Beyond product sales, the company also generates revenue from its CLUB Visa credit card, which is issued as part of its customer loyalty program. In order to provide support for this credit card, the company chartered the “World’s Foremost Bank” in 2001. Amongst retailers, Cabela’s has one of the largest credit card programs, well ahead of companies like Nordstorm. In 2011, Cabela’s sold 29% of its merchandise to customers through their loyalty program. CLUB Visa holders rung up purchases of $13.7 billion, both at Cabela’s stores and at other retailers, generating risk-adjusted revenue of $291.75 million or 10.6% of overall sales of $2.81 billion. Declining provisions for loan losses associated with their credit card division and a 7.5% increase in active accounts in 2011 are also helping the company’s bottom line. Active accounts increased once again by 7.6% in Q1 2012.
Business Statistics & Financials:
For the full year 2011, the company’s retail store business generated revenue of $1.6 billion, representing 61.8% of the total revenue. Cabela’s direct business, which uses catalogs and the internet to generate sales orders generated revenue of $1.0 billion, representing 38.2% of the total revenue. Cabela’s revenue for 2011 totaled $2.81 billion, an increase of $148 million, or 5.6%, over 2010. Total merchandise sales increased $95 million, or 3.9%, in 2011 compared to 2010.
Total revenue for the first quarter of 2012 increased 6.3% to $623.5 million, retail store revenue increased 14.4% to $345.3 million, direct revenue (catalog and internet) decreased 8.3% to $190.2 million, and financial services revenue increased 15.3% to $83.5 million. For the first quarter of 2012, the company saw a 4.2% increase in year-over-year same store sales, which was interesting in light of the fact that the company had generated an 8.9% increase in same store sales in Q1 2011 when compared to the year ago period. Revenue from their direct business declined 8.3% in Q1 2012 after the company decided not to mark down its inventory in response to post-holiday sales by competitors in January. As a result, the company managed to generate better gross and operating margins from its direct business.
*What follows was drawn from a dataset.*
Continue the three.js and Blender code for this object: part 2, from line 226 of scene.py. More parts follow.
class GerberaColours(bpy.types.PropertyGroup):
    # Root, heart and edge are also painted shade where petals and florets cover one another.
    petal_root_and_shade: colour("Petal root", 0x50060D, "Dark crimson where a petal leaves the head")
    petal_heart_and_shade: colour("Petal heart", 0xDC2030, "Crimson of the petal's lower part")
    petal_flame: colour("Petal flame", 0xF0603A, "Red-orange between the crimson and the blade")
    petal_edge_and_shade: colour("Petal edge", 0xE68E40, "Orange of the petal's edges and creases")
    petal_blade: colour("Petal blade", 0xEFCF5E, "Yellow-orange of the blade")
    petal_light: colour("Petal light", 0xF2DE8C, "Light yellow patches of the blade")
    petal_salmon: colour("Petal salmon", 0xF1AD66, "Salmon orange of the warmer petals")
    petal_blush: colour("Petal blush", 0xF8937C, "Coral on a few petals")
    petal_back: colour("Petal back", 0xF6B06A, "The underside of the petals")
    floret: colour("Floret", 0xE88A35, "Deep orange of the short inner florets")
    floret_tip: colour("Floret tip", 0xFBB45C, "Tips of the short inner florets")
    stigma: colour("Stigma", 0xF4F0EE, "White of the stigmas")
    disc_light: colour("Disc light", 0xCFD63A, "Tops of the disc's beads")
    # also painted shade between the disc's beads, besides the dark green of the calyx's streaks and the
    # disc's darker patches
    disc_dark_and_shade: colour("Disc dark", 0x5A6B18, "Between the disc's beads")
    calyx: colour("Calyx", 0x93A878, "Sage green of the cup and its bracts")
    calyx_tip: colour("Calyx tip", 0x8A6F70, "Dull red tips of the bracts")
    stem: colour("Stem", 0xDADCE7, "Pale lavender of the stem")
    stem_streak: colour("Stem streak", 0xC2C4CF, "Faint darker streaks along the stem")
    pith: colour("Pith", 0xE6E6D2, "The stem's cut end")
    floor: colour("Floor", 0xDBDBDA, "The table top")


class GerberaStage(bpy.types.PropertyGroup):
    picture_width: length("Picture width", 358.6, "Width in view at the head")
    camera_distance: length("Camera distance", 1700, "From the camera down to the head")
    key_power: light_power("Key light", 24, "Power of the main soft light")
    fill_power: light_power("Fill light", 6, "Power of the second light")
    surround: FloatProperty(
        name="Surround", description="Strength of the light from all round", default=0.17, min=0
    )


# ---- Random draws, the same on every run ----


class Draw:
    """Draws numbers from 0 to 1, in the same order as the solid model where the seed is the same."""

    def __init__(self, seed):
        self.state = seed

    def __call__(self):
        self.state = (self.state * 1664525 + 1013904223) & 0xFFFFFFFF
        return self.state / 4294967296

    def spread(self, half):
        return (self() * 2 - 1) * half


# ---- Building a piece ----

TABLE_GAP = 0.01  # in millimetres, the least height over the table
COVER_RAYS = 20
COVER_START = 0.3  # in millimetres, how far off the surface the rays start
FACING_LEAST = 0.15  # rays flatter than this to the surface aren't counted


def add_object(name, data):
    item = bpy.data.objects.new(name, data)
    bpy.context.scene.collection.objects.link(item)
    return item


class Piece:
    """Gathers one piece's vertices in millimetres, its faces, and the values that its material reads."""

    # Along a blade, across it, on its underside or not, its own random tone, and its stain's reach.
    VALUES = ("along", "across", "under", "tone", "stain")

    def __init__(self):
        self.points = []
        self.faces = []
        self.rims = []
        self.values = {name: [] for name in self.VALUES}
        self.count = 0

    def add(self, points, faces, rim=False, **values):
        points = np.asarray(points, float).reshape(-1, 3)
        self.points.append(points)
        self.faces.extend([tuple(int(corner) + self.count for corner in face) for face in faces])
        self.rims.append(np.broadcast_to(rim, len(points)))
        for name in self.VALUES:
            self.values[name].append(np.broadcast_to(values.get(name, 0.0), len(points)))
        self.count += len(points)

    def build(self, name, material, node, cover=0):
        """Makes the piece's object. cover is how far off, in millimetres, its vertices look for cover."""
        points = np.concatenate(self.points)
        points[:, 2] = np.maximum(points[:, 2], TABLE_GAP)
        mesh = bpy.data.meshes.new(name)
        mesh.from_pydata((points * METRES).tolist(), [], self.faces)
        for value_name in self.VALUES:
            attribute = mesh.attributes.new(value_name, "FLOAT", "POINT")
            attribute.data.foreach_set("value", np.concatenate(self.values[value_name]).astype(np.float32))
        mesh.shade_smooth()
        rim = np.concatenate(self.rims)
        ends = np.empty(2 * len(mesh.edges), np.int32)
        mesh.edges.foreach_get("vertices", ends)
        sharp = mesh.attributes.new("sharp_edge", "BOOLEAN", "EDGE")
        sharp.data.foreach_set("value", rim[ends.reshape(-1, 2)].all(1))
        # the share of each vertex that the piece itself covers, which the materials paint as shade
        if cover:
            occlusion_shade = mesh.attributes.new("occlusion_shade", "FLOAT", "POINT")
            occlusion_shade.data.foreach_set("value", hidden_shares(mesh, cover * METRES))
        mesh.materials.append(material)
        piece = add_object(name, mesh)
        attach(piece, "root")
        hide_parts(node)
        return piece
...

At first blush it appears that Cabela’s has a lot of debt on its balance sheet but as of Q1 2012, the company has reclassified that debt to more accurately match it against the $2.9 billion in credit card loans it carries on the asset side of the balance sheet. Yahoo currently shows Cabela’s trading at 13 times EBITDA but once you make the balance sheet adjustment, the company is trading for less than 9 times EBITDA. Cabela’s has a forward P/E of 12.27 and trades for two times book value.
For a retailer that sports operating margins of 9%, expects to grow the top line by 10%, posted a 62% jump in earnings and is seeing expanding margins, Cabela’s trades at a very reasonable valuation.
Cabela’s competes in highly competitive markets which include outdoor recreation, casual apparel and footwear markets. They also compete directly or indirectly with mass merchandisers, discount and departmental stores and catalog and internet-based retailers.
|Stock||Symbol||Mkt Cap||EV/EBIDTA||P/B||Operating Margin|
|Big 5 Sporting Goods Corp.||BGFV||148.21M||5.8||1||1.91%|
|Dick’s Sporting Goods Inc.||DKS||5.87B||9.69||3.67||8.25%|
|Dover Saddlery, Inc.||DOVR||23.41M||7.72||1.9||4.46%|
|Hibbett Sports, Inc.||HIBB||1.59B||14.4||7.74||12.77%|
|Sport Chalet Inc.||SPCHA||16.18M||4.02||0.76||0.24%|
|Wal-Mart Stores Inc.||WMT||202.30B||7.16||2.84||5.94%|
One insider purchased stock on the open market over the last six months as listed below. You can view a list of all insider transactions for Cabela’s Inc. here.
Mr. Mark has served on Cabela’s board since 2004 and was the former CEO and Chairman of Colgate-Palmolive (CL).
|Owner||Relationship||Date||Cost||# Shares||Value($)||Total Shares|
With $3.2 billion in credit outstanding on its CLUB Visa credit cards, the company is especially susceptible to unfavorable economic conditions as it is likely to see a drop in revenue at its stores along with an increase in delinquencies.
The stock has also had a great run over the last year and is up more than 50%, making it susceptible to a sharp pullback if this market weakness continues.
Cabela’s is a retailer that reminds me a lot of Vera Bradley (VRA) on account of its growth prospects and reasonable valuation. What it lacks in margins when compared to Vera Bradley, it makes up in its diverse product offerings and through its credit card segment. The company is performing better than its larger rival, Dick’s Sporting Goods, in nearly every category (margins, growth, valuation, etc.) and is worth exploring further for a long position.